As ever, we have to offer the usual excuses about how infrequently we've been updating the content here; as you can guess, it's the same old stuff about how we're really busy at work and with stuff for The No2ID Campaign (of which Stand.org.uk is a founding affiliate organisation). Sorry (again!); we really will try to do a bit better through the Autumn, particularly whilst David Blunkett gets on with trying to introduce legislation to effect his misguided and expensive ID cards scheme.
This is, yet again, just a quick update. There's been lots going on, but No2ID's website is generally gonna be a better place to keep an eye on than here for that stuff. The main reason for this update is that we've noticed a really good article on The Register about the impending introduction of ID cards. Well worth a read, we think.
Now that things are about to start happening in Parliament, rather than just the Home Office, about ID cards (and now that Owen's day job is calming down a little), we hope to be able to keep you a little better updated here on Stand.org.uk's site, but that's just about it for this mini-update. As always, we'd exhort anyone concerned by (or just interested in) Herr Blunkett's ID cards scheme to wander over to No2ID's site and go join the campaign against ID cards.
16 August 2004
Yesterday, on The Scotsman's website, the Information Commissioner expressed his concerns that we are sleepwalking into a surveillance society. This morning's Times had an interview with Richard Thomas, as well as a leader column on the subject; this evening, they have followed it up with an article wherer Downing Street promises safeguards after the Information Commissioner's concerns. TV viewers might also have noticed coverage on (amongst others) BBC News 24 and Channel 5 News — where The NO2ID Coalition's Mark Littlewood was rebutting some of the "reassurances" given by Hazel Blears, the Labour Party's current Cheerleader-in-Chief.
We are sure it comes as no surprise that we don't hold much truck in the government's "reassurances". Whilst The Times' article states that the Government "has made it clear that there are going to be guarantees about function creep", we wait to see any concrete guarantees on the subject, which the Home Affairs Select Committee noted were important concerns. The government's assurance that "there is going to be proper oversight" don't really give us all that much hope, especially since we were not alone in criticising the oversight envisaged in the Draft Bill.
Whilst we — and The NO2ID Coalition — have concentrated on the Home Secretary's Draft ID cards scheme, we share the Information Commissioner's concerns over the ONS's proposed Population Register and the database envisaged by the Children Bill.
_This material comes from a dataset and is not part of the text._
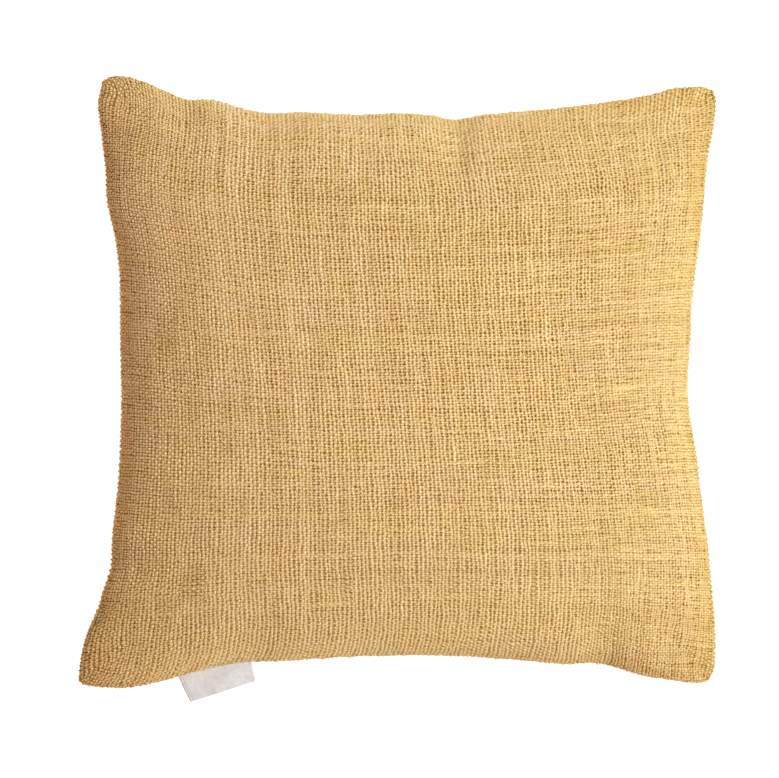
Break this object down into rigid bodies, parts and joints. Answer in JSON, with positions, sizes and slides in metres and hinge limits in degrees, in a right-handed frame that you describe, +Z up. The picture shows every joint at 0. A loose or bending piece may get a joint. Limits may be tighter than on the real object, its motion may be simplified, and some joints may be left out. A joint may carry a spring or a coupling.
{
  "type": "cushion cover",
  "caption": "Square filled cushion cover of coarse handwoven cloth with a knife-edge seam, drawn-in sides and a folded label in its lower seam.",
  "frame": {"origin": "middle of the flat patch of the back that the cushion rests on", "axes": "+Z up, through the crown of the face; +Y towards the face's upper edge; +X towards its right side; the label is in the lower seam, on the -Y side"},
  "size_m": [0.4785, 0.4688, 0.124],
  "materials": {
    "cover_cloth": "coarse plain weave of thick and thin undyed and straw-yellow yarns, matt",
    "label_tape": "smooth off-white woven tape, slight satin sheen"
  },
  "bodies": {
    "root": {"cushion_cover": "cover_cloth", "side_label": "label_tape"}
  },
  "joints": []
}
We do believe the ONS's proposals contain many of the problems we have highlighted with the Draft ID Cards Bill; we also have many grave concerns with the Children Bill's proposals, not least that they will make very little difference to the issues raised from the Victoria Climbié Inquiry.
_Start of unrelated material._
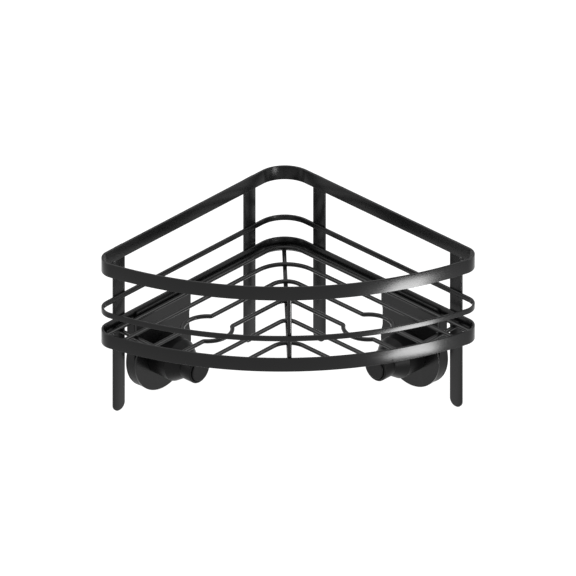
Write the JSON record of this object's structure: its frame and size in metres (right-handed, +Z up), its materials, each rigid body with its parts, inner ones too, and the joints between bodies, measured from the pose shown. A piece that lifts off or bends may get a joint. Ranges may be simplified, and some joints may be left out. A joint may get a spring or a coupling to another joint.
{
  "type": "shower caddy",
  "caption": "Corner wire basket with flat rails and posts, bottle openings in its floor, held to both walls by push-lock suction mounts.",
  "frame": {"origin": "on the ground, at the middle of the caddy's own box", "axes": "+Z up, +Y towards the room's corner, +X to the right seen from the front"},
  "size_m": [0.299, 0.196, 0.1533],
  "materials": {
    "frame_coat": "satin black powder coat on flat steel bar",
    "wire_coat": "satin black powder coat on round steel wire",
    "mount_shell": "moulded black plastic, soft sheen",
    "push_button": "moulded black plastic, satin face",
    "moulded_plastic": "moulded black plastic, fine texture",
    "cup_rubber": "smooth black rubber",
    "rocker_steel": "pressed steel",
    "plated_steel": "zinc-plated steel",
    "spring_steel": "drawn spring steel"
  },
  "bodies": {
    "root": {"top_rail": "frame_coat", "mid_rail": "frame_coat", "bottom_rail": "frame_coat", "front_strut": "wire_coat", "spine_wire": "wire_coat", "floor_wire_1": "wire_coat", "floor_wire_2": "wire_coat", "floor_wire_3": "wire_coat", "floor_wire_4": "wire_coat", "floor_wire_5": "wire_coat", "floor_wire_6": "wire_coat", "rear_post_left": "frame_coat", "front_post_left": "frame_coat", "corner_wire_left": "wire_coat", "bracket_left": "frame_coat", "rear_post_right": "frame_coat", "front_post_right": "frame_coat", "corner_wire_right": "wire_coat", "bracket_right": "frame_coat", "rocker_pins": "plated_steel", "mount_screws": "plated_steel", "left_suction_cup": "cup_rubber", "left_cup_backing": "moulded_plastic", "left_rocker_base": "moulded_plastic", "left_barrel": "mount_shell", "left_detent_ring": "spring_steel", "right_suction_cup": "cup_rubber", "right_cup_backing": "moulded_plastic", "right_rocker_base": "moulded_plastic", "right_barrel": "mount_shell", "right_detent_ring": "spring_steel"},
    "left_button": {"left_button": "push_button", "left_button_spring": "spring_steel"},
    "left_stem": {"left_stem": "plated_steel", "left_lift_nut": "plated_steel"},
    "left_rocker_upper": {"left_rocker_upper": "rocker_steel"},
    "left_rocker_lower": {"left_rocker_lower": "rocker_steel"},
    "right_button": {"right_button": "push_button", "right_button_spring": "spring_steel"},
    "right_stem": {"right_stem": "plated_steel", "right_lift_nut": "plated_steel"},
    "right_rocker_upper": {"right_rocker_upper": "rocker_steel"},
    "right_rocker_lower": {"right_rocker_lower": "rocker_steel"}
  },
  "joints": [
    {"name": "left_button_slide", "type": "slide", "parent": "root", "child": "left_button", "axis": [0.7071, -0.7071, 0], "range_m": [0, 0.003], "deforming": ["left_button_spring", "left_detent_ring"]},
    {"name": "left_stem_slide", "type": "slide", "parent": "root", "child": "left_stem", "axis": [0.7071, -0.7071, 0], "range_m": [-0.003, 0]},
    {"name": "left_rocker_upper_pivot", "type": "hinge", "parent": "root", "child": "left_rocker_upper", "pos_m": [-0.09424, 0.00079, 0.0435], "axis": [0.7071, 0.7071, 0], "range_deg": [0, 34.92]},
    {"name": "left_rocker_lower_pivot", "type": "hinge", "parent": "root", "child": "left_rocker_lower", "pos_m": [-0.09424, 0.00079, 0.0265], "axis": [0.7071, 0.7071, 0], "range_deg": [-34.92, 0]},
    {"name": "right_button_slide", "type": "slide", "parent": "root", "child": "right_button", "axis": [-0.7071, -0.7071, 0], "range_m": [0, 0.003], "deforming": ["right_button_spring", "right_detent_ring"]},
    {"name": "right_stem_slide", "type": "slide", "parent": "root", "child": "right_stem", "axis": [-0.7071, -0.7071, 0], "range_m": [-0.003, 0]},
    {"name": "right_rocker_upper_pivot", "type": "hinge", "parent": "root", "child": "right_rocker_upper", "pos_m": [0.09424, 0.00079, 0.0435], "axis": [0.7071, -0.7071, 0], "range_deg": [0, 34.92]},
    {"name": "right_rocker_lower_pivot", "type": "hinge", "parent": "root", "child": "right_rocker_lower", "pos_m": [0.09424, 0.00079, 0.0265], "axis": [0.7071, -0.7071, 0], "range_deg": [-34.92, 0]}
  ],
  "couplings": [
    {"joint": "left_stem_slide", "follows": "left_button_slide", "ratio": -1},
    {"joint": "left_rocker_upper_pivot", "follows": "left_button_slide", "rad_per_m": 203.13},
    {"joint": "left_rocker_lower_pivot", "follows": "left_button_slide", "rad_per_m": -203.13},
    {"joint": "right_stem_slide", "follows": "right_button_slide", "ratio": -1},
    {"joint": "right_rocker_upper_pivot", "follows": "right_button_slide", "rad_per_m": 203.13},
    {"joint": "right_rocker_lower_pivot", "follows": "right_button_slide", "rad_per_m": -203.13}
  ]
}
Also, we've finally finished work on the HTML version of our Home Office evidence (110kb); you can still read the Word doc version (218.5kb) online also. Sorry for the lack of updates; we've all been rather busy. If you want to know what's going on with ID cards, you might find The NO2ID Coalition's mailing lists of interest, but we will try to update this site a little more often too…
30 July 2004
The Home Affairs Select Committee have reported on ID cards. I'm typing just after the midnight press embargo, but the report should be on their website — on the HASC reports page — by lunchtime today. Courtesy of the BBC, you can download a 608kb PDF of the HASC report into ID cards from their servers for now.
Civil liberties groups and privacy campaigners have called upon David Blunkett to shelve his plans for a national identity card in the wake of today's damning report from the Home Affairs Select Committee.
A coalition of anti-ID card groups has pledged to defeat the proposals in Parliament should a Bill be put forward later this year. With senior Cabinet Ministers including Jack Straw and Patricia Hewitt known to be opposed to Blunkett's Plan, campaigners believe that if legislation can be held up until after the General Election, the ID cards may never see the light of day.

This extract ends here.